DATA ::
----------------
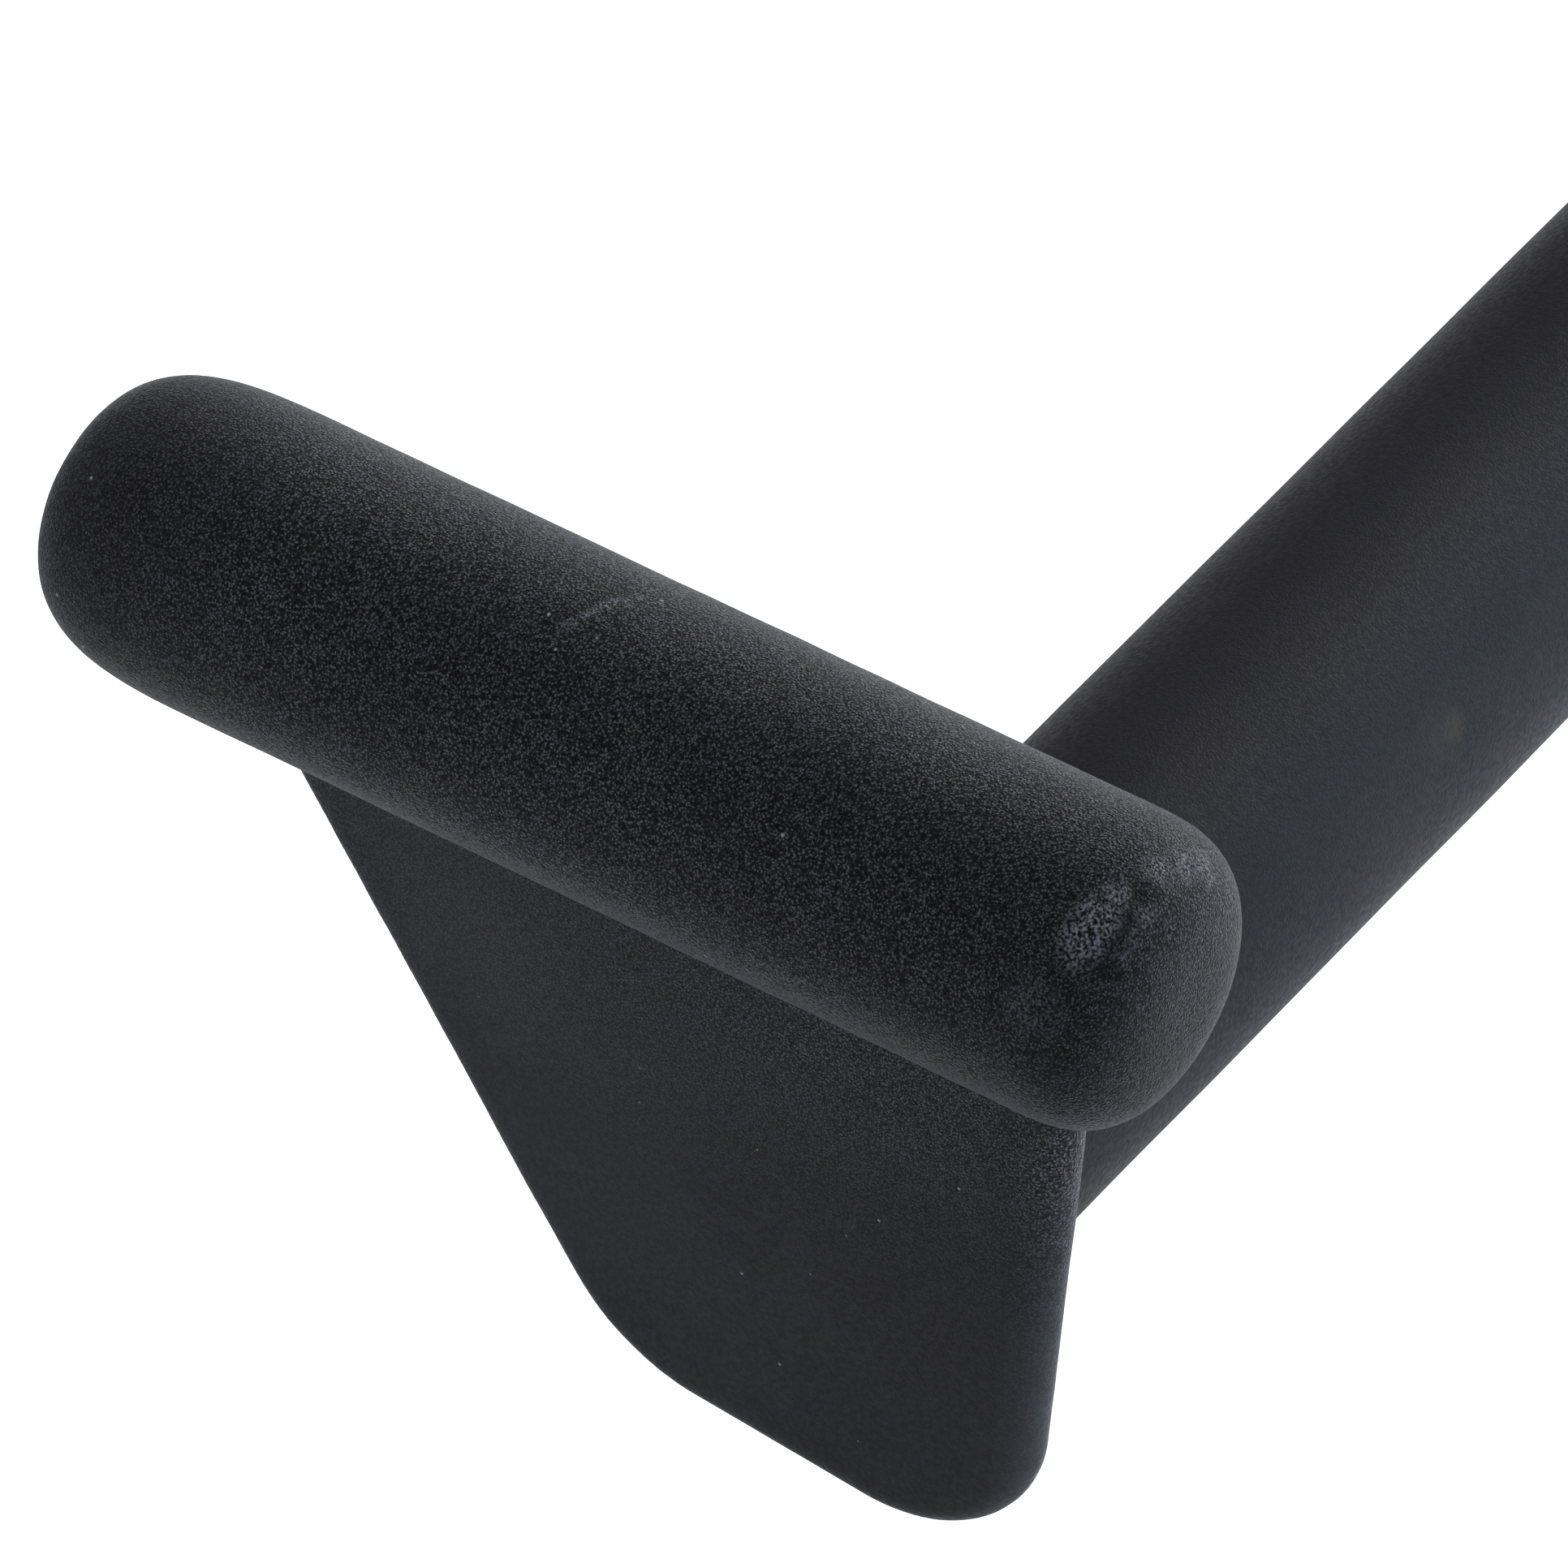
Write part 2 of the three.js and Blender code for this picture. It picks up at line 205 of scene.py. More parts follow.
def scuff(p):
    """A shallow arc pressed into the top of the left roll."""
    cx, cy, cz = SCUFF["centre"]
    dx, dy = p[:, 0] / MM - cx, p[:, 1] / MM - (cy + SCUFF["radius"] - 1)
    ring = (np.hypot(dx, dy) - SCUFF["radius"]) / SCUFF["width"]
    arc = np.clip(-dy / SCUFF["radius"], 0, 1) * (p[:, 2] > (cz - 4) * MM)
    return np.exp(-ring * ring) * arc ** 1.5 * SCUFF["depth"] * MM


def grip_field(side):
    """Distance field of one coated grip; side is -1 for the left and +1 for the right."""
    def field(p):
        x, y, z = p[:, 0] - side * GRIP_X, p[:, 1], p[:, 2]
        roll = roll_field(x, y - ROLL_Y, z - ROLL_Z)
        paddle = paddle_field(x, y, z - BAR_Z)
        d = soft_union(roll, paddle, FILLET)
        d = d + 0.06 * MM * waves(p, 11 + side, 22 * MM) + 0.03 * MM * waves(p, 21 + side, 7 * MM)
        if side < 0:
            for centre, sizes, height in LEFT_MARKS:
                d = d - height * MM * dab(p, centre, sizes)
            d = d + scuff(p)
        return d
    return field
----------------
WHAT IS NEEDED :: In the listing above, reproduce the first line and each one after it through the line that contains "return np.exp(-ring *".

TASK SOLUTION ::
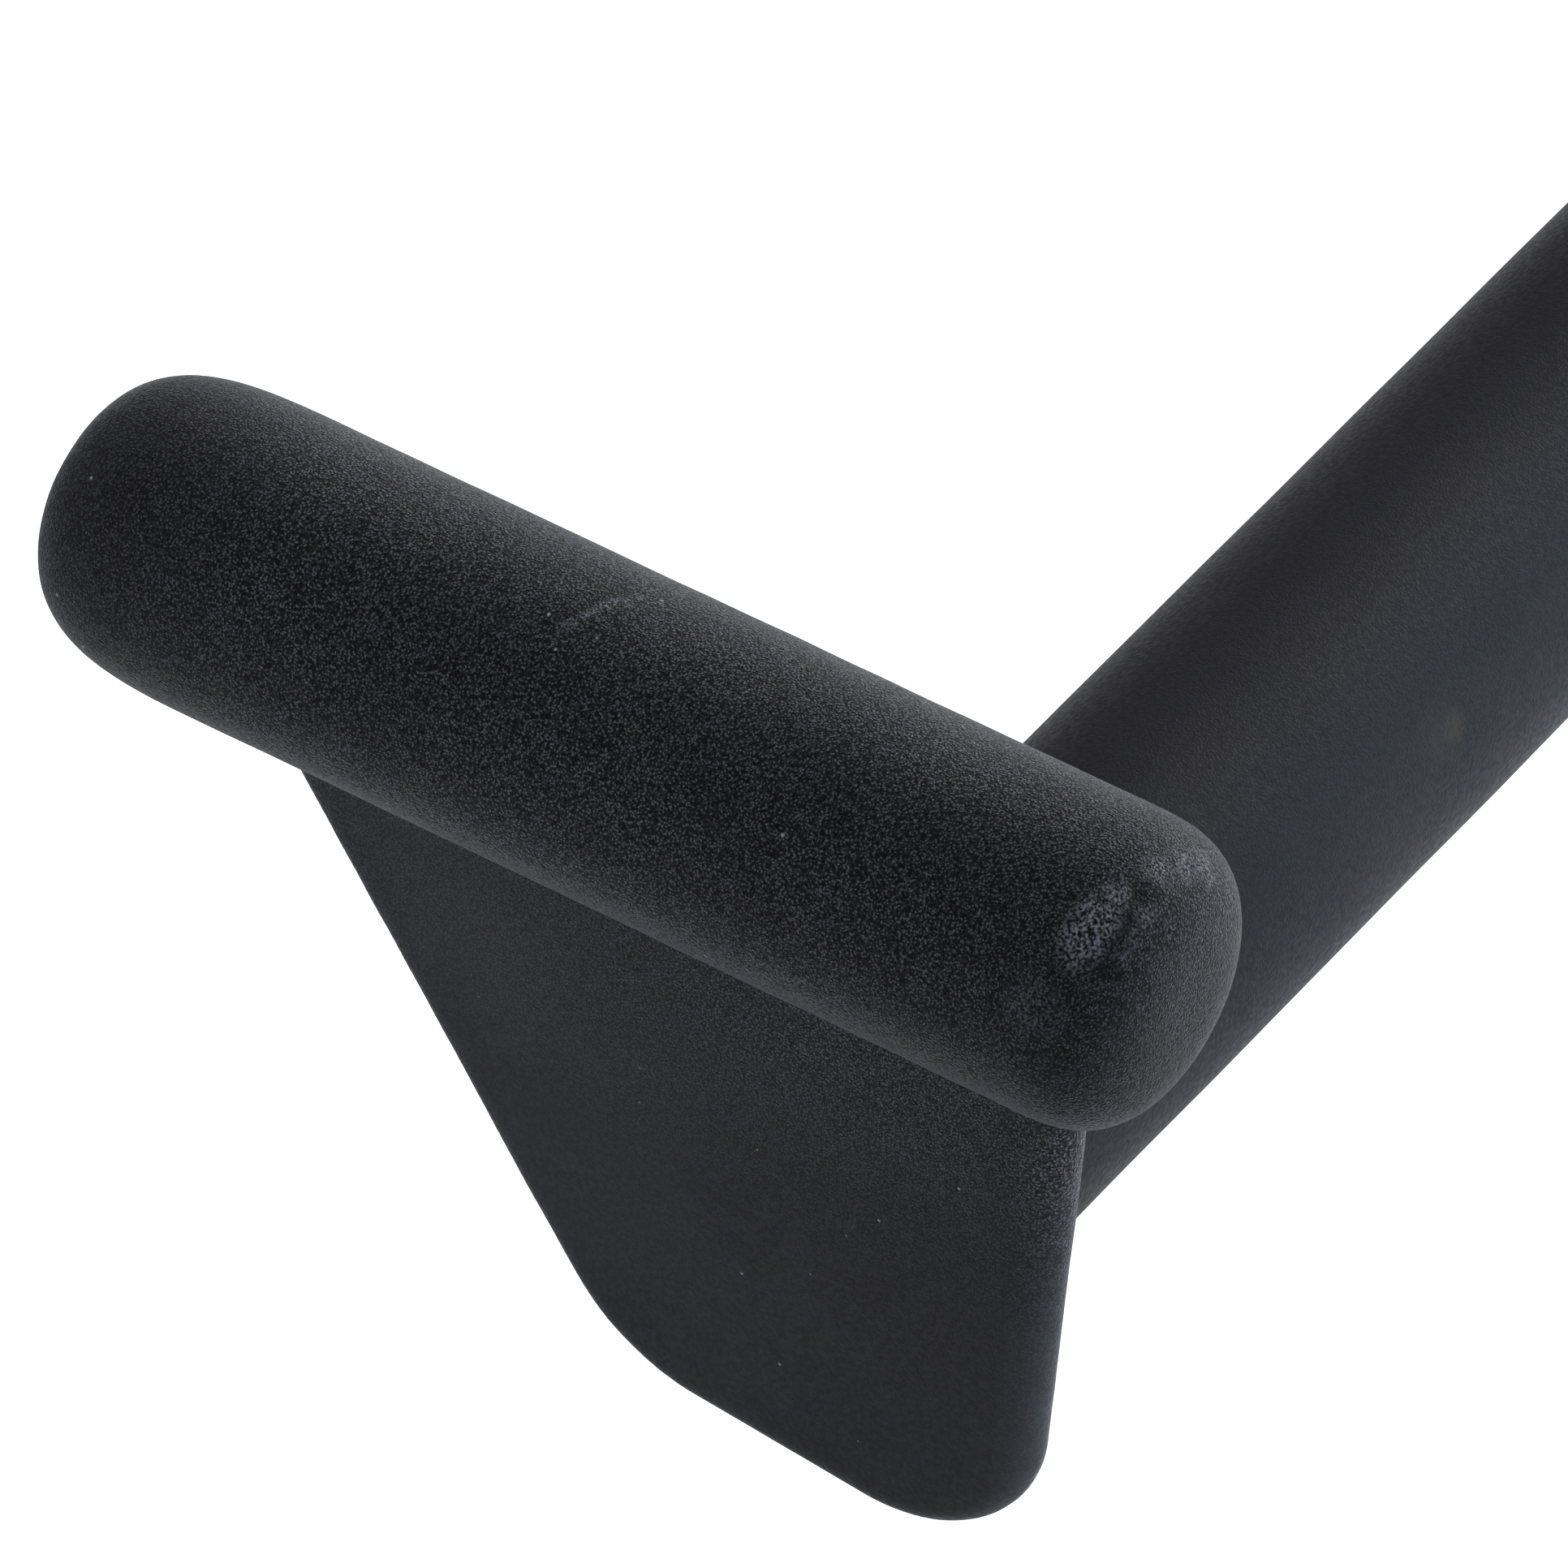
Write part 2 of the three.js and Blender code for this picture. It picks up at line 205 of scene.py. More parts follow.
def scuff(p):
    """A shallow arc pressed into the top of the left roll."""
    cx, cy, cz = SCUFF["centre"]
    dx, dy = p[:, 0] / MM - cx, p[:, 1] / MM - (cy + SCUFF["radius"] - 1)
    ring = (np.hypot(dx, dy) - SCUFF["radius"]) / SCUFF["width"]
    arc = np.clip(-dy / SCUFF["radius"], 0, 1) * (p[:, 2] > (cz - 4) * MM)
    return np.exp(-ring * ring) * arc ** 1.5 * SCUFF["depth"] * MM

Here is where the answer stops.